Something definitely for fans. A bit jagged 'round the edges., 12 May 2011
Author: (death-of-zero-requiem) from A place. A place far away.

*** This review may contain spoilers ***

First off, I'd like to say that the original series was by far my favorite anime, second to none. The series as a whole surpassed so many that had come before it, and few come as close to the range of emotions, lifestyles, issues, political and environmental commentary presented. I'm afraid to say that the movie gets rid of a bit of this, but it is still present in veins and traces amongst the action and romance.

The premise of the movie is entirely hypothetical, but actually can be considered canon because it takes place in an alternate universe (not explicitly stated, but extremely heavily implied). The time is actually not that far from modern day, compared to the 10,000 years in the future shown in the series. The setting ambiguous as to whether they are on the Scub Coral (now called the Image in the movie) or on the surface of the earth, but it can be inferred from maps and the topography that the Scub did in fact cover the entire earth, but not as a shell; the Command Cluster is visible from the surface, shown later in the movie.

The plot was insane. Extremely insane. Most of the mythos had been turned entirely upside down. The previously benign Scub Coral are now violent and purposely destructive. The human-coralians like Eureka are "spies" rather than emissaries. At one point, all LFO's (other than the mystical Nirvash, of course) are rendered useless as the underlying skeletons free themselves of the systems humans attached to them. Various things are reversed, twisted, created, and destroyed, and a lot of it is just excessive.

I have a few complaints that stop this movie short of the masterpiece it could have been. The extensiveness of the plot-redirection was far too much to be contained in a movie, and the constant infodumps were a bit of a nuisance, but nothing to truly complain about. A few shots were stolen from the show to save time, not that bad, but I think the context of those shots were something worthy of re-drawing for. The romance of Renton and Eureka is believable, but obviously rushed (compressed into 100 minutes, so...) and a lot more cliché than how it was handled in the series. The only character fleshed out at all was Renton, Eureka follows closely after but since their role was reversed in the relationship, she is a bit stereotypical and kind of boring.
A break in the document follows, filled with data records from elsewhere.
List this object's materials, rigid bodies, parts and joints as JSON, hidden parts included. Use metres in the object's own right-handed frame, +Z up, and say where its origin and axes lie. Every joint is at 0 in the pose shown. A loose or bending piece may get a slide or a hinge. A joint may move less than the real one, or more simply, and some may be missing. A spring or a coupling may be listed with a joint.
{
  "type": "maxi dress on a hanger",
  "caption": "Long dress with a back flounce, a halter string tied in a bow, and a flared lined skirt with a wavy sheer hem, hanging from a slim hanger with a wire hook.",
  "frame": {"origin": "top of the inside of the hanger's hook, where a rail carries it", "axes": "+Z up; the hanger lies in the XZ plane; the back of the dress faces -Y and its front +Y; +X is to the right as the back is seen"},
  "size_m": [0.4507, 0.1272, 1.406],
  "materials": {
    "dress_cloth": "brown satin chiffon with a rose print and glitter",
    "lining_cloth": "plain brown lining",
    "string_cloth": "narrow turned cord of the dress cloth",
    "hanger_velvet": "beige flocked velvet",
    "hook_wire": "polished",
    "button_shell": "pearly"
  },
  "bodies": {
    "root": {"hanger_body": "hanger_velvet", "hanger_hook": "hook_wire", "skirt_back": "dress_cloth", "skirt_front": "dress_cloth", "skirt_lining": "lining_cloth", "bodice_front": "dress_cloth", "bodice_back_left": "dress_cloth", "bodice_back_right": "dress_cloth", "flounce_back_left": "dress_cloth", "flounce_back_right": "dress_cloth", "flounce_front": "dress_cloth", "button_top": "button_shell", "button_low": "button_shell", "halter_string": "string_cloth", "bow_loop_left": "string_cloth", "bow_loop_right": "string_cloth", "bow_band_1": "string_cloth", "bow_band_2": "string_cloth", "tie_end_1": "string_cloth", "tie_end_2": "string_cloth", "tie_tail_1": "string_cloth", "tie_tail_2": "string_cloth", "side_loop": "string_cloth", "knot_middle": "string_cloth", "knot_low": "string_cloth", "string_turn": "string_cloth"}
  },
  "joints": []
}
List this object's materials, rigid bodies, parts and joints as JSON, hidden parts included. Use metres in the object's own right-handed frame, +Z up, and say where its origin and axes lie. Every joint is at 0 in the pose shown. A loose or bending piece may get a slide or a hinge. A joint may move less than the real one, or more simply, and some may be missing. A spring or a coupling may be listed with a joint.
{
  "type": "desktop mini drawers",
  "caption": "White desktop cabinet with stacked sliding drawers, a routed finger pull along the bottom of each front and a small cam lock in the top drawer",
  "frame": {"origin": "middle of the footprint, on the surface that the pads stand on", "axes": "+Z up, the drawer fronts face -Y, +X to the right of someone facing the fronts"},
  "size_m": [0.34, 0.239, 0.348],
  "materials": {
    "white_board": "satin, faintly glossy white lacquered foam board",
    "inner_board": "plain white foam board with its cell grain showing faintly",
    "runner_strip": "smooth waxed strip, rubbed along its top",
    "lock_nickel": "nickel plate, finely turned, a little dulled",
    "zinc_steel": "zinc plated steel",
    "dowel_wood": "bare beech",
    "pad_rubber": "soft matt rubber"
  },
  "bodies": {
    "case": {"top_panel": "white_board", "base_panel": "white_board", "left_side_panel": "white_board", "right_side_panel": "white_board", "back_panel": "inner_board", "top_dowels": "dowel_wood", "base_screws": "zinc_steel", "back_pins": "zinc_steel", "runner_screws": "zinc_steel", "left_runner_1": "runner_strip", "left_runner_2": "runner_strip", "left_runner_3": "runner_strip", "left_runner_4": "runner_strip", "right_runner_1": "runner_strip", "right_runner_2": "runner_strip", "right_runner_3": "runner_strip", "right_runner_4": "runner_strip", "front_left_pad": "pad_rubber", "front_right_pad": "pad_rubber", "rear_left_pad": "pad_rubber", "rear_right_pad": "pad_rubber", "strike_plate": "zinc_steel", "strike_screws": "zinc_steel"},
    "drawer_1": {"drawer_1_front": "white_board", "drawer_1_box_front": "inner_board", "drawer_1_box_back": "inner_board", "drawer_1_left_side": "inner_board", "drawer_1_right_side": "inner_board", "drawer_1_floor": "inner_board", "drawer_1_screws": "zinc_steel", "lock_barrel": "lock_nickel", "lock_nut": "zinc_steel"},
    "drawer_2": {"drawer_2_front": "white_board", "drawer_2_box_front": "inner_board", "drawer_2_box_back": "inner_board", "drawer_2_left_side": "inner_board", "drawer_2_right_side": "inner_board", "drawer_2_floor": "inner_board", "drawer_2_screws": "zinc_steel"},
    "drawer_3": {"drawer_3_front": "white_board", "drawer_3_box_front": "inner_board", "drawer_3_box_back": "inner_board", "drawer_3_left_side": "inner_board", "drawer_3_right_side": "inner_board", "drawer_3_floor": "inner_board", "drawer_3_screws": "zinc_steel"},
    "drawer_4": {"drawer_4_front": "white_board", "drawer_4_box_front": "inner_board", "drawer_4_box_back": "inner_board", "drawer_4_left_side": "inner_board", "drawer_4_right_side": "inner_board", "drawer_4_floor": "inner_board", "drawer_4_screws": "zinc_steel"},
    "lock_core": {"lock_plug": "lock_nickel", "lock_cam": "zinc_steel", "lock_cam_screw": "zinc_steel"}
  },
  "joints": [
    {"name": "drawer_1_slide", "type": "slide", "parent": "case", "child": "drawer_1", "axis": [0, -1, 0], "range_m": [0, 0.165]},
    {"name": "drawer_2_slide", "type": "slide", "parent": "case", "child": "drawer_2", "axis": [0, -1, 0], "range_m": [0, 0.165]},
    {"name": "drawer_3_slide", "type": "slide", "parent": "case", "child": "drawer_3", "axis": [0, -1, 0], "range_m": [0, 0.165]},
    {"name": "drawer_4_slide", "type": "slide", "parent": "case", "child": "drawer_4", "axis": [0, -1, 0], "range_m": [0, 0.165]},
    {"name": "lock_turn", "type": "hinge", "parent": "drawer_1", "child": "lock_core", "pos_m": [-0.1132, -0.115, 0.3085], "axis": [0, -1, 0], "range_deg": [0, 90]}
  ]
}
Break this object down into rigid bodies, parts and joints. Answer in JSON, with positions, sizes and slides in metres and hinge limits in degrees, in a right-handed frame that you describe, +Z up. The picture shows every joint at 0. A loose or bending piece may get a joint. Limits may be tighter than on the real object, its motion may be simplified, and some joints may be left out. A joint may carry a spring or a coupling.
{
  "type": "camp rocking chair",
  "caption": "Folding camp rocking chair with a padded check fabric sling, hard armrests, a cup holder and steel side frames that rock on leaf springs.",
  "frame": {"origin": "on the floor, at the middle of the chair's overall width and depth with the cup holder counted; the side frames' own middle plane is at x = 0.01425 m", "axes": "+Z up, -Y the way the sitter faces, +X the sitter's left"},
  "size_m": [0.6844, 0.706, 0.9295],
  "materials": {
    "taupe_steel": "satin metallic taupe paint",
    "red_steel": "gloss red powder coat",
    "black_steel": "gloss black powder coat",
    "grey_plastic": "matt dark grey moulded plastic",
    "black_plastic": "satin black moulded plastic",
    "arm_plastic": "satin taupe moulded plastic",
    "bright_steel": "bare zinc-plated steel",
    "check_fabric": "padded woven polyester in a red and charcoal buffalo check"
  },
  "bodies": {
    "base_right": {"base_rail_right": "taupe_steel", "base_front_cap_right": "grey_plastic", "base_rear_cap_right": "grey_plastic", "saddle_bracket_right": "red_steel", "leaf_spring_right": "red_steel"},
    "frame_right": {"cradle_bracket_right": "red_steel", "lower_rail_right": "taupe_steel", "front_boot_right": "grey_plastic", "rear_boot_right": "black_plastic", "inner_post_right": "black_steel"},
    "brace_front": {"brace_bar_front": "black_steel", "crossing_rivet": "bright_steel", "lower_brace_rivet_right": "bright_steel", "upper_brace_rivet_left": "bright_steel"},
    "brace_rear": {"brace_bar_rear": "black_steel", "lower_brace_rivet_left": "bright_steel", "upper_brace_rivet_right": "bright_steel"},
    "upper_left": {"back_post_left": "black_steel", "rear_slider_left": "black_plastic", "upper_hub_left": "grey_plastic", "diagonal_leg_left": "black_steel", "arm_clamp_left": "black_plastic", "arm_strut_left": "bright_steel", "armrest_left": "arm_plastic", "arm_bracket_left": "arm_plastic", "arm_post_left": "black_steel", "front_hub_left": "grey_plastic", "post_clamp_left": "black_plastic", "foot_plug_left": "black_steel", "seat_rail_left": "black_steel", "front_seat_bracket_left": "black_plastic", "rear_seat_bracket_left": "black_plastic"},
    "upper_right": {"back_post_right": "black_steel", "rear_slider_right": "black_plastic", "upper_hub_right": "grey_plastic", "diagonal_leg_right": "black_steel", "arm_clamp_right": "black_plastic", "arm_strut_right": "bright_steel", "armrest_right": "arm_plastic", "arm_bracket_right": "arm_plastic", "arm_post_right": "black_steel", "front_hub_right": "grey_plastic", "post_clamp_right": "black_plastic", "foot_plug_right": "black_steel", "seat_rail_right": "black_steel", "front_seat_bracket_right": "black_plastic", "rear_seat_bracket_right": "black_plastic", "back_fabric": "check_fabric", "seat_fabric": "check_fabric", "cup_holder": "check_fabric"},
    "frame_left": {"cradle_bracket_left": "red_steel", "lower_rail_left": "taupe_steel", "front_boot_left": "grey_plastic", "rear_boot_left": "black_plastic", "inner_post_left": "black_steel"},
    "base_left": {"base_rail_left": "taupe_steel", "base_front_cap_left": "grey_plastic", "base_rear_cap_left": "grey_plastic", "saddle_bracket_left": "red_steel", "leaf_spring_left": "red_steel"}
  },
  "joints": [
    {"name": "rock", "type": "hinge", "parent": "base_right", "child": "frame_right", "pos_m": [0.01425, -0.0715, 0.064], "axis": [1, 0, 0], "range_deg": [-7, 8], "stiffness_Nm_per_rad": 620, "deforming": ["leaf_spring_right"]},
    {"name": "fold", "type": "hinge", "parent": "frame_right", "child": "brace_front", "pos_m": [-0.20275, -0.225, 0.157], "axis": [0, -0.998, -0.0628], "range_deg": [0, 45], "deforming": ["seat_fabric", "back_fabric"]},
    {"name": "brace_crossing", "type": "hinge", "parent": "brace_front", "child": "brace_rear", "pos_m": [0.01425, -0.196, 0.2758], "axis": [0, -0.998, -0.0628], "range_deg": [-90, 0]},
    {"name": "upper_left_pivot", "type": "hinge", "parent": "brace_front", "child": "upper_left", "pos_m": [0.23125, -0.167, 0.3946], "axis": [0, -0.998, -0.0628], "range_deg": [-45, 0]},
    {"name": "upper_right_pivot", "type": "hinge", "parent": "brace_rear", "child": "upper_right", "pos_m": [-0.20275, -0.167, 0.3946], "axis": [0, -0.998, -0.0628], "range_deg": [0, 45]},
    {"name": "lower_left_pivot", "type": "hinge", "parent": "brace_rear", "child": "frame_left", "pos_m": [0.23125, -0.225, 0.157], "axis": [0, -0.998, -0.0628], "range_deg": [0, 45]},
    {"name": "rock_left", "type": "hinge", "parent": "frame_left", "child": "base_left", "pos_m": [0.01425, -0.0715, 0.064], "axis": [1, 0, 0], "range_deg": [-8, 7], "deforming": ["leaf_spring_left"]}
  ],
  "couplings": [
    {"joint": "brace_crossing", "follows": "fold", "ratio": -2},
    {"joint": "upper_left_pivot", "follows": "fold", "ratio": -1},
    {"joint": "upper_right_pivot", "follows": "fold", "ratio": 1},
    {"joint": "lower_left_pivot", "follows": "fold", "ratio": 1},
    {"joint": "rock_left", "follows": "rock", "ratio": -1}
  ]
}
In the series, she sort of led the dominance (with the exception of the last few episodes) with piloting Nirvash and having a bit of a leash (albeit not knowingly) over Renton's outpouring emotions. In the movie she is just a damsel in distress waiting to be saved. At one point, she even blatantly calls out for Renton to save her.

But the movie has so many saving qualities that the complaints are pretty much overwritten. First of all, the animation of every shot was handled carefully and with much detail, and the last fight scene between Renton and Holland was honestly the most breathtaking animation I had seen since Akira. The voice acting was, of course, perfect, and the plot pacing was perfect despite all the overwhelming amount of information needed to follow. The soundtrack was generic action/romance movie, but was not gaudy, overstated, or entirely cliché and was generally tasteful; it has nothing on the original series' techno/acid/rave soundtrack, the greatest since Samurai Champloo's instrumental, primordial breakdowns. But the bulk of my score comes simply from the fact that is Eureka Seven, despite all of the plot changes, and a lot of the series' heart and soul is retained. If I had seen this before I had seen the series, I'd be a bit disheartened and probably not as forgiving as I am now, and my score would be around a six.

But the great animation, great sound, amazing presentation, and decent hypothetical handling warrants this anime adventure an 8.5 out of ten, rounded to nine. Great for any fan of the series, and average for any fan of anime in general, but newcomers to either beware, it's a lot to take in.